Des municipales attendues comme le messie

 Des municipales attendues comme le messie

crédits photos : Fethi Belaid/AFP – Yassine Gaidi/Anadolu Agency /AFP


Sept ans après la révolution, le pays est confronté à une vague de contestation. En cause, la hausse des prix mais aussi la dégradation de la qualité de vie en partie due au lent déclin des services municipaux. En cette année de premier scrutin municipal post-révolution, nous sommes allés à la rencontre des Tunisois, partagés entre amertume, fatalisme et impatience. 


Après maintes tergiversations et reports, l’Instance supérieure indépendante pour les élections (Isie) a annoncé en décembre dernier que les élections municipales se dérouleront finalement le 6 mai 2018. Un soulagement pour tous ceux qui souhaitent tourner la page des délégations spéciales, ces entités du “provisoire qui dure”, censées pallier un temps l’inexistence de conseils municipaux élus, mais qui n’ont jamais été en mesure de régler durablement les problèmes des Tunisiens, faute de moyens et de volonté politique.


Au hasard des rues du centre-ville de la capitale, ou encore aux abords de ses grandes surfaces, tout usager de la route a eu affaire aux autoproclamés gardiens de parking de fortune.
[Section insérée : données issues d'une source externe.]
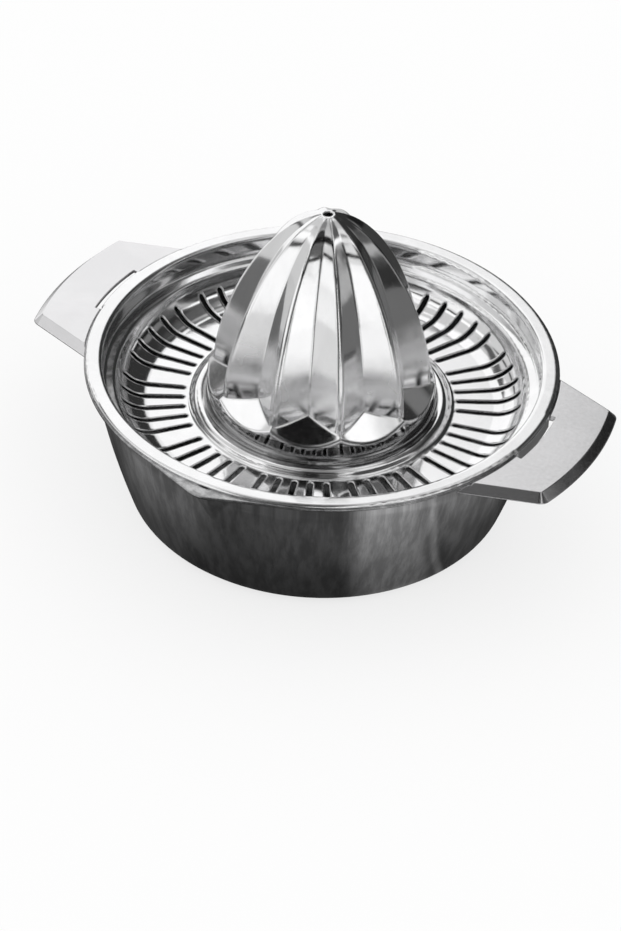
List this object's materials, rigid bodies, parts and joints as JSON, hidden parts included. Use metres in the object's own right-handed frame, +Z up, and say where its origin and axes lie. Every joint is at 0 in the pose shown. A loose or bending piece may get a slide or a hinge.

Dans l’aire de stationnement bondée d’une enseigne française de grande distribution, une mère de famille, visiblement agacée, joue le jeu à reculons : “Je venais d’en payer un autre quelques pâtés de maison plus loin, peste-t-elle. A votre descente de voiture, ils surgissent de nulle part et vous demandent des pièces. C’est un deal illégal sans reçu de paiement, mais c’est surtout une sorte de chantage tacite : vous avez tout intérêt à me payer, autrement je ne pourrai garantir que vous retrouverez votre véhicule en bon état à votre retour… Au moins, celui-ci m’a aidé à stationner.” La femme dit prendre son mal en patience jusqu’aux prochaines municipales.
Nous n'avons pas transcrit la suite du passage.